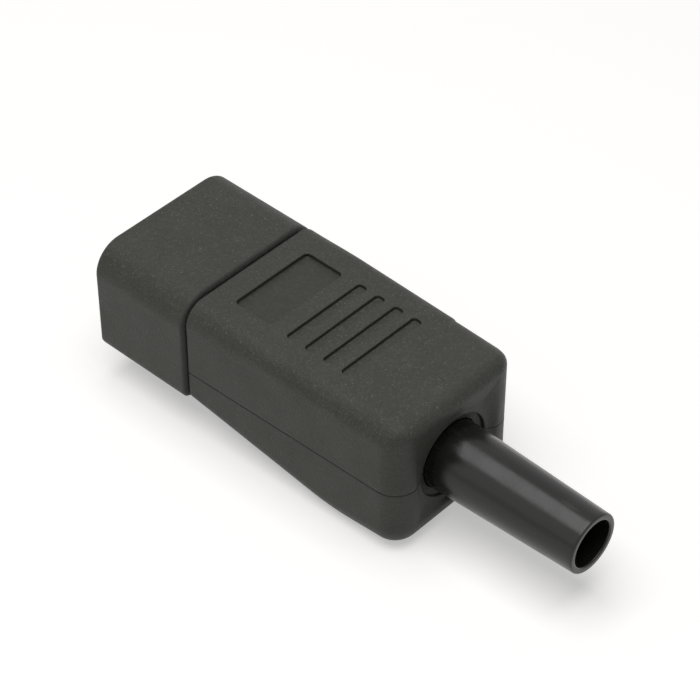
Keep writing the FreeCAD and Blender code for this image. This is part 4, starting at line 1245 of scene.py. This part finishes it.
class CONNECTOR_OT_stage(bpy.types.Operator):
    """Set the white floor, the soft lamps and the camera"""

    bl_idname = "connector.stage"
    bl_label = "Stage"

    def execute(self, context):
        studio = context.scene.connector_studio
        scene = context.scene
        scene.view_settings.view_transform = "Standard"
        low = CAD_BOX[0].z
        side = 1.5
        corners = [(-side, -side, low), (side, -side, low), (side, side, low), (-side, side, low)]
        mesh = bpy.data.meshes.new("floor")
        mesh.from_pydata(corners, [], [(0, 1, 2, 3)])
        floor = bpy.data.objects.new("floor", mesh)
        scene.collection.objects.link(floor)
        floor.data.materials.append(floor_paper())
        scene.world = studio_world(studio.sky)
        middle = Vector((0.034, 0.0, 0.0))
        lamps = (
            ("key", (0.03, -0.06, 0.46), 0.42, studio.key_power),
            ("fill", (-0.12, -0.45, 0.30), 0.35, studio.fill_power),
        )
        for name, place, size, power in lamps:
            data = bpy.data.lights.new(name, "AREA")
            data.shape = "SQUARE"
            data.size = size
            data.energy = power
            stand(name, data, Vector(place), middle)

        data = bpy.data.cameras.new("camera")
        data.lens = studio.focal_length
        data.sensor_width = 36.0
        data.clip_start = 0.01
        data.clip_end = 10.0
        azimuth, elevation, distance = math.radians(42.9), math.radians(42.7), 0.3233
        level = math.cos(elevation)
        back = (math.sin(azimuth) * level, -math.cos(azimuth) * level, math.sin(elevation))
        aim = Vector((0.03048, 0.00284, 0.0))
        scene.camera = stand("camera", data, aim + Vector(back) * distance, aim)
        return {"FINISHED"}


class CONNECTOR_PT_panel(bpy.types.Panel):
    """Sizes, finishes and pieces of the connector."""

    bl_idname = "CONNECTOR_PT_panel"
    bl_label = "Connector"
    bl_space_type = "VIEW_3D"
    bl_region_type = "UI"
    bl_category = "Connector"

    def draw(self, context):
        layout = self.layout
        for group in ("connector_form", "connector_finish", "connector_studio"):
            box = layout.box()
            settings = getattr(context.scene, group)
            for key in settings.__annotations__:
                box.prop(settings, key)
        for operator in OPERATORS:
            layout.operator(operator.bl_idname)


OPERATORS = (
    CONNECTOR_OT_upper_shell,
    CONNECTOR_OT_lower_shell,
    CONNECTOR_OT_nose,
    CONNECTOR_OT_sleeve,
    CONNECTOR_OT_metal,
    CONNECTOR_OT_clamp,
    CONNECTOR_OT_stage,
)
GROUPS = (
    ("connector_form", ConnectorForm),
    ("connector_finish", ConnectorFinish),
    ("connector_studio", ConnectorStudio),
)


def register():
    for name, group in GROUPS:
        bpy.utils.register_class(group)
        setattr(bpy.types.Scene, name, PointerProperty(type=group))
    for operator in OPERATORS:
        bpy.utils.register_class(operator)
    bpy.utils.register_class(CONNECTOR_PT_panel)


def unregister():
    bpy.utils.unregister_class(CONNECTOR_PT_panel)
    for operator in reversed(OPERATORS):
        bpy.utils.unregister_class(operator)
    for name, group in reversed(GROUPS):
        delattr(bpy.types.Scene, name)
        bpy.utils.unregister_class(group)


def main():
    """Register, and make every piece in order."""
    register()
    bpy.ops.connector.upper_shell()
    bpy.ops.connector.lower_shell()
    bpy.ops.connector.nose()
    bpy.ops.connector.sleeve()
    bpy.ops.connector.metal()
    bpy.ops.connector.clamp()
    bpy.ops.connector.stage()


if __name__ == "__main__":
    main()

▶ _What the exercise asks_: Print out the whole listing exactly as it appears.

▶ _Full output_:
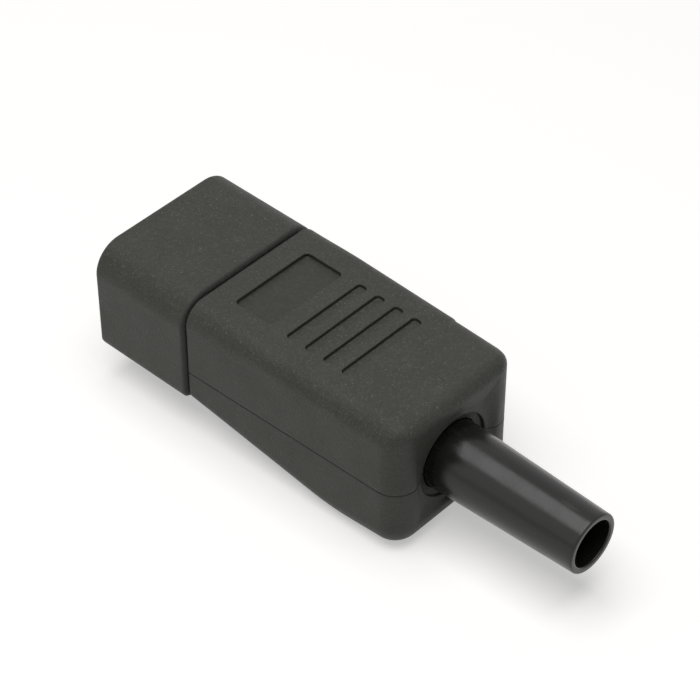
Keep writing the FreeCAD and Blender code for this image. This is part 4, starting at line 1245 of scene.py. This part finishes it.
class CONNECTOR_OT_stage(bpy.types.Operator):
    """Set the white floor, the soft lamps and the camera"""

    bl_idname = "connector.stage"
    bl_label = "Stage"

    def execute(self, context):
        studio = context.scene.connector_studio
        scene = context.scene
        scene.view_settings.view_transform = "Standard"
        low = CAD_BOX[0].z
        side = 1.5
        corners = [(-side, -side, low), (side, -side, low), (side, side, low), (-side, side, low)]
        mesh = bpy.data.meshes.new("floor")
        mesh.from_pydata(corners, [], [(0, 1, 2, 3)])
        floor = bpy.data.objects.new("floor", mesh)
        scene.collection.objects.link(floor)
        floor.data.materials.append(floor_paper())
        scene.world = studio_world(studio.sky)
        middle = Vector((0.034, 0.0, 0.0))
        lamps = (
            ("key", (0.03, -0.06, 0.46), 0.42, studio.key_power),
            ("fill", (-0.12, -0.45, 0.30), 0.35, studio.fill_power),
        )
        for name, place, size, power in lamps:
            data = bpy.data.lights.new(name, "AREA")
            data.shape = "SQUARE"
            data.size = size
            data.energy = power
            stand(name, data, Vector(place), middle)

        data = bpy.data.cameras.new("camera")
        data.lens = studio.focal_length
        data.sensor_width = 36.0
        data.clip_start = 0.01
        data.clip_end = 10.0
        azimuth, elevation, distance = math.radians(42.9), math.radians(42.7), 0.3233
        level = math.cos(elevation)
        back = (math.sin(azimuth) * level, -math.cos(azimuth) * level, math.sin(elevation))
        aim = Vector((0.03048, 0.00284, 0.0))
        scene.camera = stand("camera", data, aim + Vector(back) * distance, aim)
        return {"FINISHED"}


class CONNECTOR_PT_panel(bpy.types.Panel):
    """Sizes, finishes and pieces of the connector."""

    bl_idname = "CONNECTOR_PT_panel"
    bl_label = "Connector"
    bl_space_type = "VIEW_3D"
    bl_region_type = "UI"
    bl_category = "Connector"

    def draw(self, context):
        layout = self.layout
        for group in ("connector_form", "connector_finish", "connector_studio"):
            box = layout.box()
            settings = getattr(context.scene, group)
            for key in settings.__annotations__:
                box.prop(settings, key)
        for operator in OPERATORS:
            layout.operator(operator.bl_idname)


OPERATORS = (
    CONNECTOR_OT_upper_shell,
    CONNECTOR_OT_lower_shell,
    CONNECTOR_OT_nose,
    CONNECTOR_OT_sleeve,
    CONNECTOR_OT_metal,
    CONNECTOR_OT_clamp,
    CONNECTOR_OT_stage,
)
GROUPS = (
    ("connector_form", ConnectorForm),
    ("connector_finish", ConnectorFinish),
    ("connector_studio", ConnectorStudio),
)


def register():
    for name, group in GROUPS:
        bpy.utils.register_class(group)
        setattr(bpy.types.Scene, name, PointerProperty(type=group))
    for operator in OPERATORS:
        bpy.utils.register_class(operator)
    bpy.utils.register_class(CONNECTOR_PT_panel)


def unregister():
    bpy.utils.unregister_class(CONNECTOR_PT_panel)
    for operator in reversed(OPERATORS):
        bpy.utils.unregister_class(operator)
    for name, group in reversed(GROUPS):
        delattr(bpy.types.Scene, name)
        bpy.utils.unregister_class(group)


def main():
    """Register, and make every piece in order."""
    register()
    bpy.ops.connector.upper_shell()
    bpy.ops.connector.lower_shell()
    bpy.ops.connector.nose()
    bpy.ops.connector.sleeve()
    bpy.ops.connector.metal()
    bpy.ops.connector.clamp()
    bpy.ops.connector.stage()


if __name__ == "__main__":
    main()